When Animals Dream, de Jonas Alexander Arnby

 

Femmes à poils

When Animals Dream, de Jonas Alexander ArnbyMarie et ses parents vivent dans un petit village de pêcheurs du Jutland accroché le long de la côte ouest du Danemark. Une famille qui fait l’objet de toutes les attentions, suscitant crainte et curiosité… Alors que son père se met en quatre pour ne pas faire de vagues et dissimuler la mystérieuse maladie de son épouse, contrainte à rester scotcher sur son fauteuil roulant, mutique, Marie, au contraire, compte bien trouver sa place au sein de cette communauté aux mœurs rigides (on est en plein fief protestant). La jeune fille, visage d’ange, beauté diaphane, ne passe pas inaperçue. Notamment auprès des spécimens masculins. Et elle-même ne reste d’ailleurs pas insensible à certains regards. Et alors que Marie croit pouvoir atteindre une certaine “normalité”, elle se met à développer les mêmes symptômes que sa mère et serait alors condamnée à subir le même sort. Piqûres de sédatifs pour ne pas devenir ce qu’elle est, apathie, regard vide. Une perspective qu’elle refuse rageusement. Mais alors que les stigmates de sa “différence” s’affirment chaque jour un peu plus, Marie sent croître l’animosité des villageois à son égard…

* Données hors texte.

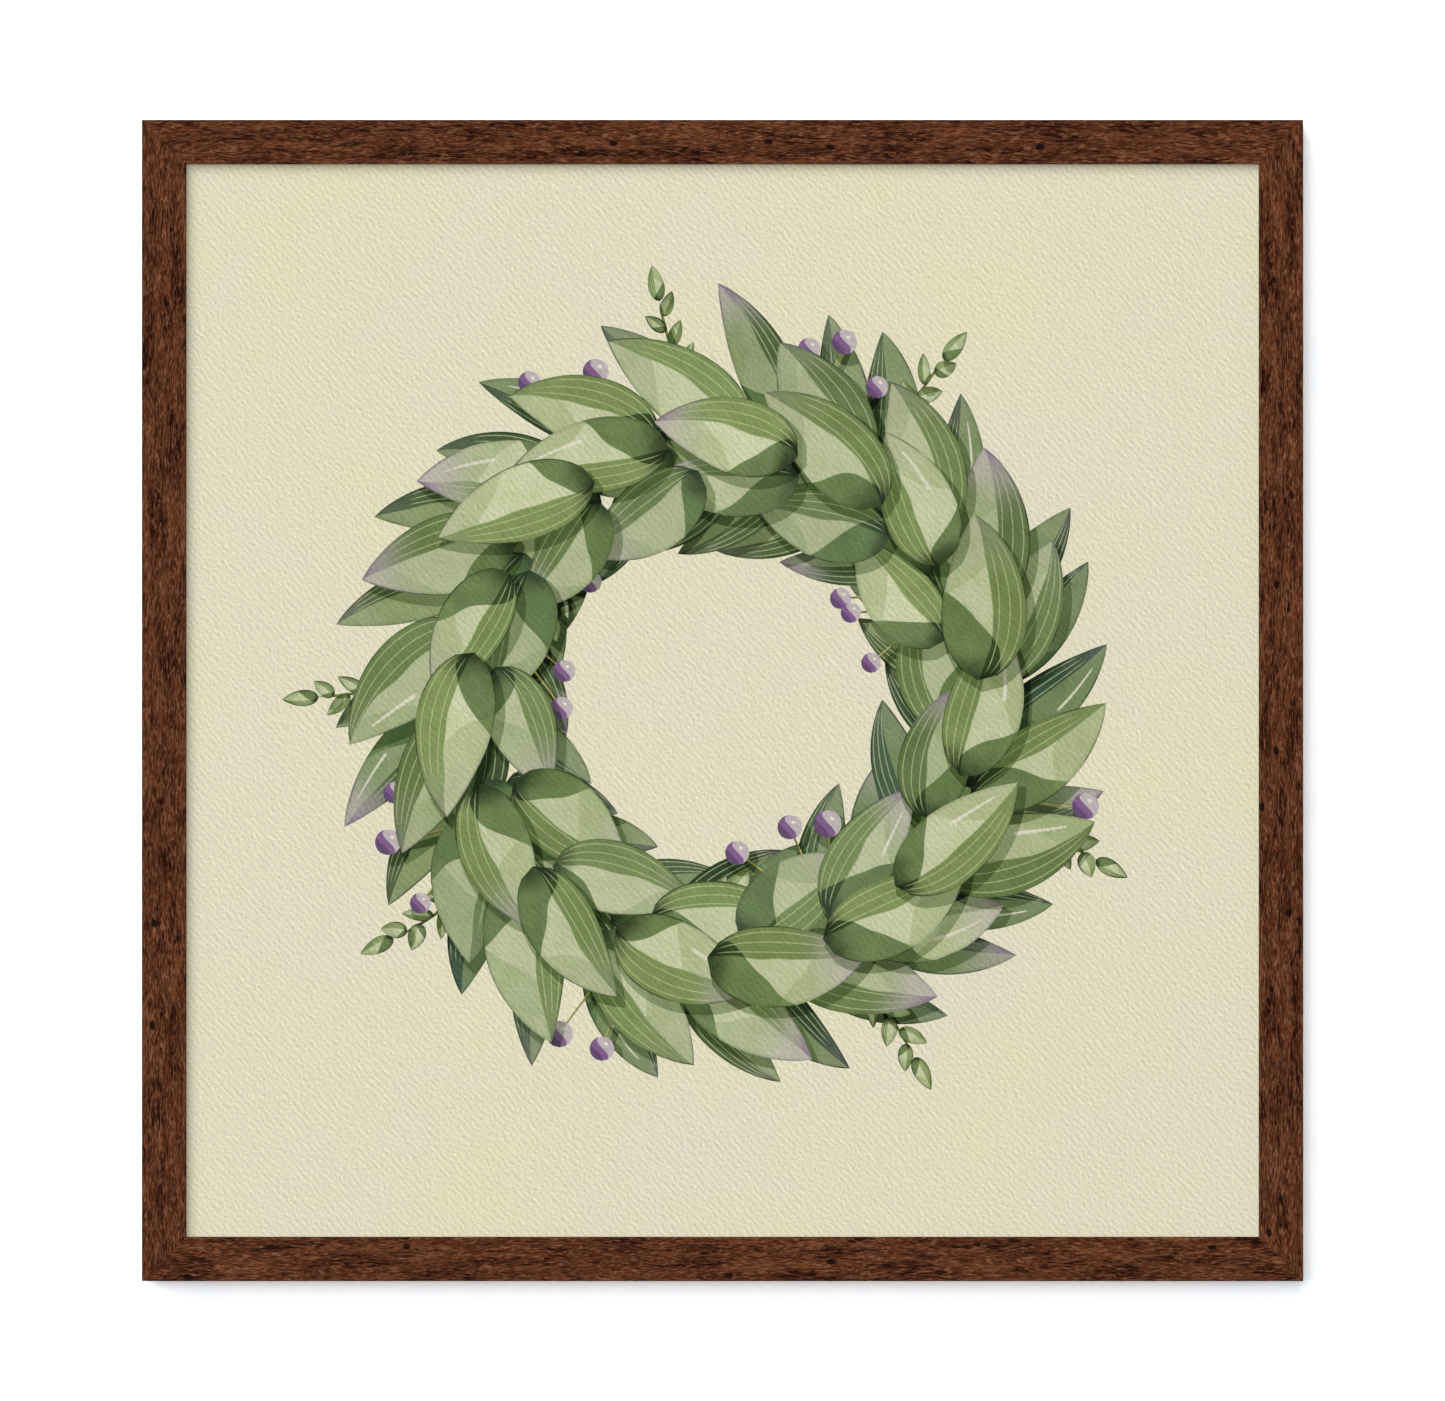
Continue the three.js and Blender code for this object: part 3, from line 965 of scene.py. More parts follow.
def rows_on_sides() -> Builder:
    """Makes the tree that sets copies in a row and repeats the row on sides of a square.

    Each copy is turned by the row's turn from the one before.

    Returns:
        The tree.
    """
    vectors = dict.fromkeys(("Row_Start", "Row_Step", "Row_Turn", "Middle"), "Vector")
    b = Builder("rows_on_sides", Row_Count="Int", Sides="Int", **vectors)
    given, index = b.given, b.add("GeometryNodeInputIndex")

    def copies(count: Value, start: Value, step: Value | Point, copied: Value, turn: Value) -> Value:
        """Sets copies on the points of a line.

        Args:
            count: How many there are.
            start: Where the first is.
            step: The way from each to the next.
            copied: What is copied.
            turn: How each is turned.

        Returns:
            The copies.
        """
        line = b.add("GeometryNodeMeshLine", {"Count": count, "Start Location": start, "Offset": step})
        inputs = {"Points": line, "Instance": copied, "Rotation": turn}
        return b.add("GeometryNodeInstanceOnPoints", inputs)

    twist = b.scaled(given["Row Turn"], b.vector(index, index, index))
    row = copies(given["Row Count"], given["Row Start"], given["Row Step"], given["Geometry"], twist)
    quarter = b.vector(0.0, index * (-math.pi / 2))
    return b.close(copies(given["Sides"], given["Middle"], (0, 0, 0), row, quarter))


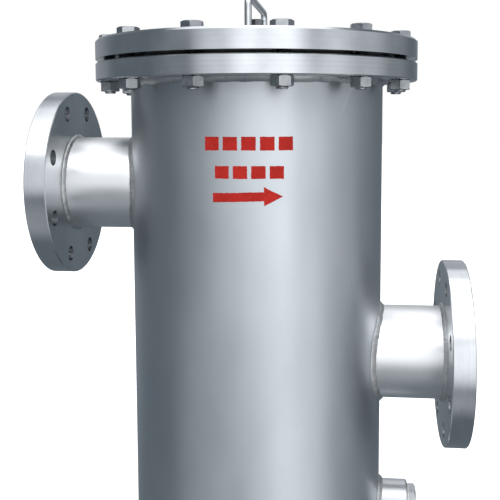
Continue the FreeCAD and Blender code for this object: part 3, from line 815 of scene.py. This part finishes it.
# Soft lights round the strainer: azimuth and elevation, the half-angles at which the glow is full and where
# it ends, all in degrees, and strength.
GLOWS = {
    "ceiling": (0, 75, 38, 42, 1.4),
    "ceiling_front": (0, 60, 30, 34, 0.5),
    "ceiling_back": (180, 62, 16, 24, 1.2),
    "window": (5, 45, 22, 30, 0.65),
    "window_lower_pane": (24, 22, 8, 16, 0.8),
    "front": (15, 0, 6, 32, 1.15),
    "front_left": (-15, 10, 6, 28, 0.85),
    "front_right": (48, 5, 6, 34, 0.55),
    "right_side": (78, 0, 6, 34, 0.4),
    "upper_left": (-50, 40, 6, 32, 0.7),
    "upper_right": (60, 50, 6, 32, 1.8),
    "floor_front": (24, -12, 10, 14, 0.15),
    "floor_left": (-45, -35, 6, 32, 0.3),
    "floor_right": (45, -35, 6, 32, 0.9),
    "back_wall": (180, 25, 8, 30, 0.4),
    "back_right": (105, 10, 8, 40, 0.15),
    "back_left": (-145, 8, 8, 38, 0.15),
}
AMBIENT = 0.20
SHADE_COLOUR = (0.81, 0.96, 1.085)


def make_surroundings():
    world = bpy.data.worlds.new("studio")
    scene.world = world
    world.use_nodes = True
    nodes, links = world.node_tree.nodes, world.node_tree.links
    nodes.clear()

    def add(kind, inputs, **settings):
        node = nodes.new(kind)
        for key, value in settings.items():
            setattr(node, key, value)
        for key, value in inputs.items():
            if isinstance(value, bpy.types.NodeSocket):
                links.new(value, node.inputs[key])
            else:
                node.inputs[key].default_value = value
        return node.outputs[0]

    ray = nodes.new("ShaderNodeTexCoord").outputs["Generated"]
    total = None
    for azimuth, elevation, core, rim, strength in GLOWS.values():
        facing = nodes.new("ShaderNodeVectorMath")
        facing.operation = "DOT_PRODUCT"
        links.new(ray, facing.inputs[0])
        facing.inputs[1].default_value = direction(azimuth, elevation)
        glow = add("ShaderNodeMapRange", {0: facing.outputs["Value"], 1: math.cos(math.radians(rim)),
                                          2: math.cos(math.radians(core)), 3: 0.0, 4: strength},
                   interpolation_type="SMOOTHSTEP")
        total = glow if total is None else add("ShaderNodeMath", {0: total, 1: glow}, operation="ADD")
    lit = add("ShaderNodeBackground", {"Color": (1, 1, 1.02, 1), "Strength": total})
    shade = add("ShaderNodeBackground", {"Color": (*SHADE_COLOUR, 1), "Strength": AMBIENT})
    room = add("ShaderNodeAddShader", {0: lit, 1: shade})
    backdrop = add("ShaderNodeBackground", {"Color": (1, 1, 1, 1), "Strength": 1.0})
    seen = nodes.new("ShaderNodeLightPath").outputs["Is Camera Ray"]
    both = add("ShaderNodeMixShader", {0: seen, 1: room, 2: backdrop})
    links.new(both, nodes.new("ShaderNodeOutputWorld").inputs["Surface"])


EYE_POINT = (0.1133, -0.9480, 0.5313)
YAW, PITCH, ROLL = math.radians(5.83), math.radians(5.29), math.radians(0.14)
SENSOR_WIDTH, FOCAL_LENGTH = 36, 57.14
LENS_SHIFT = (-0.0423, -0.1204)


def make_camera():
    """A camera in front, below the cover's top and to the right of the middle, looking left and down."""
    data = bpy.data.cameras.new("camera")
    data.sensor_width = SENSOR_WIDTH
    data.lens = FOCAL_LENGTH
    data.shift_x, data.shift_y = LENS_SHIFT
    data.clip_end = 100
    camera = bpy.data.objects.new("camera", data)
    scene.collection.objects.link(camera)
    forward = Vector((-math.sin(YAW) * math.cos(PITCH), math.cos(YAW) * math.cos(PITCH), -math.sin(PITCH)))
    right = forward.cross(Z).normalized()
    up = right.cross(forward)
    tilted_right = right * math.cos(ROLL) - up * math.sin(ROLL)
    tilted_up = up * math.cos(ROLL) + right * math.sin(ROLL)
    camera.matrix_world = Matrix((tilted_right, tilted_up, -forward)).transposed().to_4x4()
    camera.location = EYE_POINT
    scene.camera = camera


make_floor()
make_surroundings()
make_camera()
scene.view_settings.view_transform = "Standard"
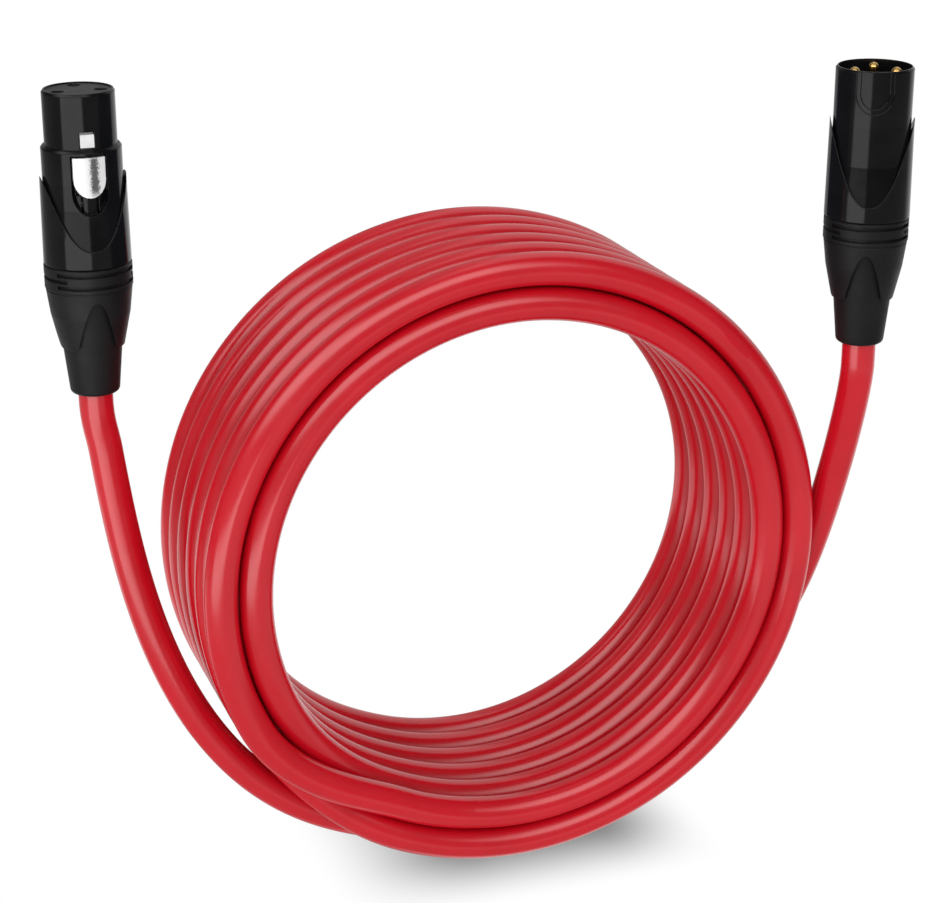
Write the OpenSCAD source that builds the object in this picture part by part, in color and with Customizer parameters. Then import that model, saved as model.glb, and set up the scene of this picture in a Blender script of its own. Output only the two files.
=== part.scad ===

When Animals Dream, c’est d’abord le portrait de deux femmes, d’une mère et de sa fille s’évertuant à se libérer d’un carcan qu’elles refusent. Celui d’un surmoi castrateur mis à mal par le moi de plus en plus pressant d’une adolescente confrontée à l’acceptation de son corps, de ses instincts, de sa sexualité. Un film également sur la crainte que suscitent bien souvent les femmes de pouvoir qui, au-delà de simplement s’assumer, revendiquent leur identité, leur parcours, leurs origines, face aux regards des autres, prisonniers de leur pré carré moraliste et de leur pieuse culpabilité. When Animals Dream est un film non pas “de” loups garous mais “avec” des loups garous. La lycanthropie, comme le vampirisme dans le Morse de Tomas Alfredson, ne sert que de prétexte allégorique à une réflexion autrement plus subtile que le déchaînements de séquences ensanglantées (c’est bien aussi, mais ce n’est pas le propos ici). Ce premier long-métrage de Jonas Alexander Arnby partage d’ailleurs beaucoup plus avec le chef d’œuvre d’Alfredson. Il en a l’esthétique naturaliste, épurée et la luminosité brumeuse. La mise en scène sèche, la retenue élégante et la finesse des personnages. La même volonté de proposer une variation inédite autour d’un cinéma de genre multi-référencé. Un premier coup 100% gagnant pour ce Arnby dont on surveillera désormais les moindres faits et gestes.

When Animals Dream, de Jonas Alexander Arnby, avec Sonia Suhl, Lars Mikkelsen, Sonja Richter… Danemark, 2014. Présenté à la 53e Semaine de la critique.